Der zweite Aspekt ist vielschichtiger und greift tiefer in unser gesellschaftliches Leben ein. Er beginnt beim geständigen Datendieb, reicht über Grünen-Chef Robert Habeck und führt uns schließlich zu uns selbst zurück. Was der 20-jährige Schüler betrieb, nennt man im Schöne-Neue-Medien-Sprech "Doxing", also das Publik-Machen privater Daten - meist mit dem Ziel, andere zu denunzieren oder angreifbar zu machen. Es sind heimtückische Taten, sie stellen andere öffentlich bloß. Der Täter blieb unbekannt und nutzte unter dem gekaperten Twitter-Account "Orbit" Missgunst und Häme - zwei Eigenschaften, die gerade in diesem Netzwerk aufblühen.

"Twitter triggert etwas in mir an"

Wobei wir bei Robert Habeck wären - auch er ein Opfer des Datendiebstahls, aber zugleich ein reuiger Täter bei Twitter. Seinen Abschied von der Plattform nach der Veröffentlichung eines Videos zum Thüringer Landtagswahlkampf, das im Ton völlig daneben geriet, begründete er mit den Worten: "Twitter ist, wie kein anderes digitales Medium so aggressiv und in keinem anderen Medium gibt es so viel Hass, Böswilligkeit und Hetze. Offenbar triggert Twitter in mir etwas an: aggressiver, lauter, polemischer und zugespitzter zu sein - und das alles in einer Schnelligkeit, die es schwer macht, dem Nachdenken Raum zu lassen."

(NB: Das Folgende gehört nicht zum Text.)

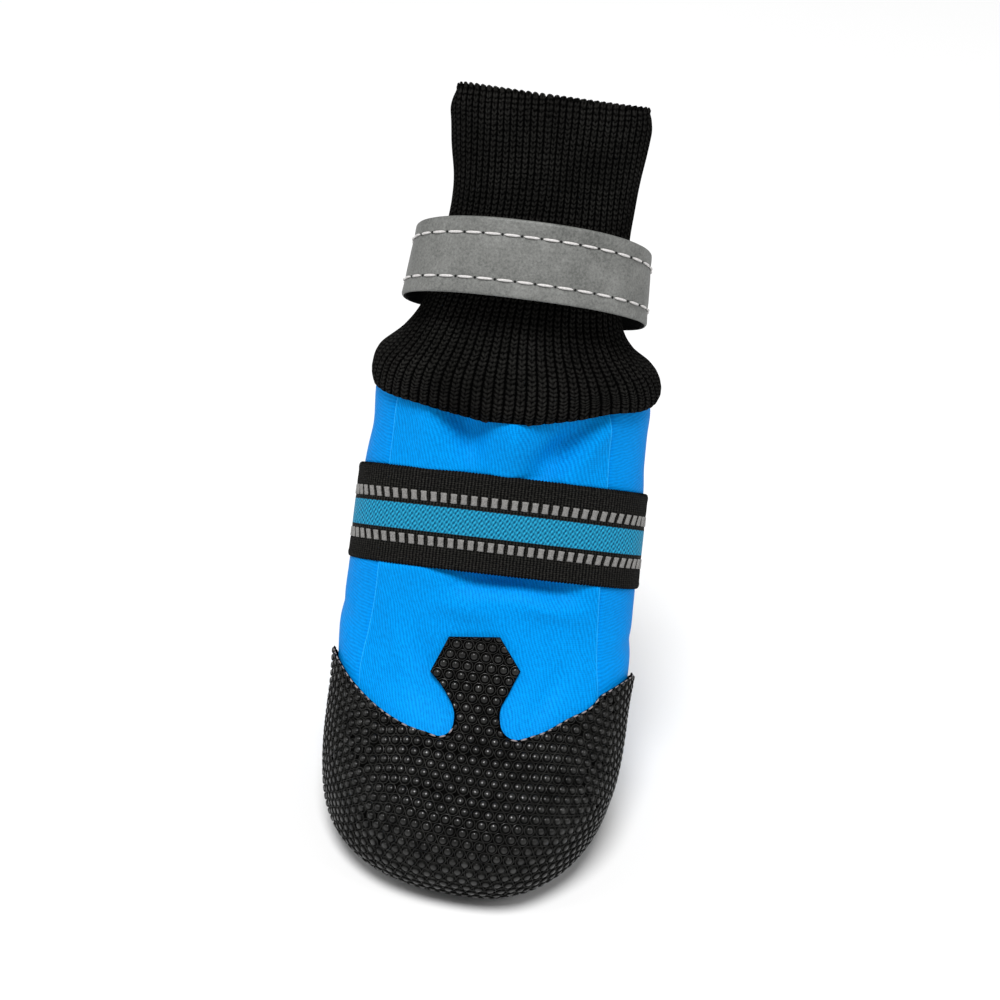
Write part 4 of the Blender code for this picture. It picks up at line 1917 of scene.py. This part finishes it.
@dataclass
class Upper:
    """The stretch upper: a front panel whose folded edges lie on the side fabric."""

    front_columns: int = 170
    back_columns: int = 210
    outer_rows: int = 176
    inner_rows: int = 56
    crowding: float = 0.80      # how much the columns crowd together at the panel's edges
    left_edge: tuple[Pair, ...] = (
        (0.0, 150.0), (6.8, 143.6), (8.93, 137.6), (11.0, 142.0), (12.0, 143.0))
    right_edge: tuple[Pair, ...] = (
        (0.0, 36.0), (6.83, 42.4), (8.93, 46.5), (11.0, 49.0), (12.0, 50.0))
    panel_height: float = 0.55
    fold_width: float = 0.32    # of the pale line along the folded edge
    seam_dent: float = 0.18     # of the side fabric beside the panel
    back_groove: float = 0.8
    back_ridge: float = 0.18
    unevenness: float = 0.32
    squeeze: float = 0.55       # how far the band presses in
    band_levels: Pair = (9.03, 9.97)
    puff_below: float = 1.15    # how far the fabric swells out beside the band
    puff_above: float = 0.55
    puff_reach: float = 8.0
    puff_behind: float = 0.45   # share of it that is left behind
    covered_below: float = 4.0  # level that the sole covers all round
    top_level: float = 11.4     # where the cuff starts to cover it
    top_tuck: float = 0.25
    pockets: tuple[Pocket, ...] = (
        Pocket(93.0, 6.5, 6.4, 4.4), Pocket(83.0, 6.0, 4.8, 2.4),
        Pocket(69.0, 8.5, 6.6, 4.4), Pocket(104.0, 5.0, 2.5, 1.4),
        Pocket(130.0, 3.0, 1.0, 0.8))
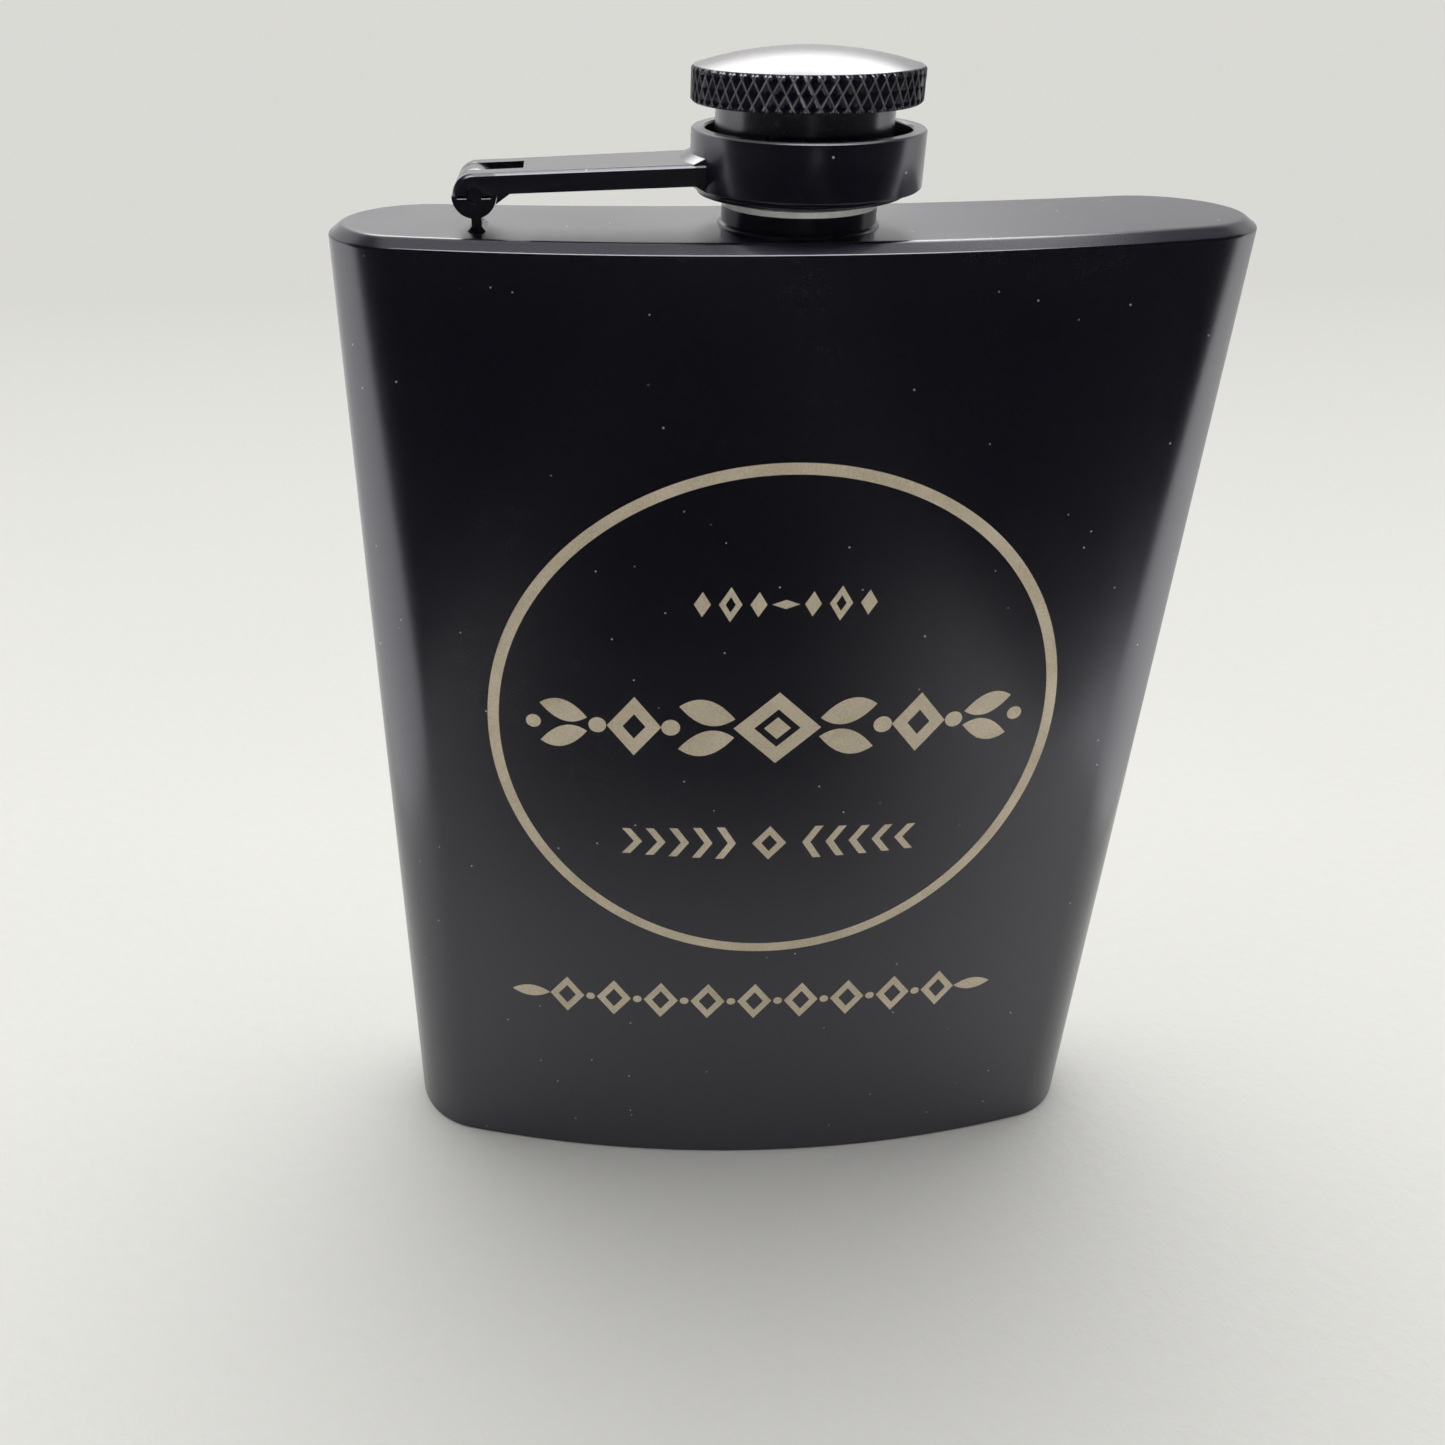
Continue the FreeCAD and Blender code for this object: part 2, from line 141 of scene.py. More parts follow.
def fillet(points, closed, steps):
    """Rounds the corners of a list of (u, v, radius) points."""
    made = []
    count = len(points)
    for i, (u, v, radius) in enumerate(points):
        at_end = not closed and i in (0, count - 1)
        if radius <= 0 or at_end:
            made.append((u, v))
            continue
        corner = Vector((u, v))
        before = Vector(points[i - 1][:2]) - corner
        after = Vector(points[(i + 1) % count][:2]) - corner
        half = before.angle(after) / 2
        if half > math.pi / 2 - STRAIGHT:
            made.append((u, v))
            continue
        reach = radius / math.tan(half)
        start = corner + before.normalized() * reach
        end = corner + after.normalized() * reach
        centre = corner + (before.normalized() + after.normalized()).normalized() * radius / math.sin(half)
        a, b = start - centre, end - centre
        turn = a.angle_signed(b)
        for k in range(steps + 1):
            spot = centre + Matrix.Rotation(-turn * k / steps, 2) @ a
            made.append((spot.x, spot.y))
    return made


def place(name, data):
    """Puts a new object into the scene."""
    made = bpy.data.objects.new(name, data)
    bpy.context.scene.collection.objects.link(made)
    return made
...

Was der Grünen-Chef damit meinte, erlebt tagtäglich jeder, der sich in sozialen Netzwerken politisch äußert. Die ZDF-Journalistin Nicole Diekmann etwa wurde mit Wünschen überschüttet, sie möge vergewaltigt, ermordet oder verstümmelt werden, nur weil sie - ebenfalls auf Twitter - die zwei Worte "Nazis raus" gepostet hatte. Was wir derzeit erleben, ist nicht weniger als eine Verrohung der Diskussionskultur. "Das ist die soziale Pathologie unserer Zeit: dass sie uns einteilt und aufteilt, in Identität und Differenz sortiert", sagte die Publizistin Carolin Emcke schon 2016 in ihrer Dankesrede für die Verleihung des Friedenspreises des Deutschen Buchhandels. Das gilt heute mehr denn je.

Nur die Spitze des Eisbergs

Was sich im Getümmel der politischen Auseinandersetzung findet, wirkt auch auf unsere allgemeine Diskussionskultur in den Netzwerken. Sie ist geprägt durch Slogans, Verkürzungen, Zuspitzungen und eine Ruppigkeit, die mittlerweile auch auf unsere Alltagskommunikation durchschlägt. Datendiebstahl und Doxing, um anderen zu schaden, sind somit die Spitze des Eisbergs. Dass wir im Begriff sind die respektvolle Kommunikation zu verlieren, ist der Teil des Eisberges unter Wasser. Und das ist stets der deutlich größere.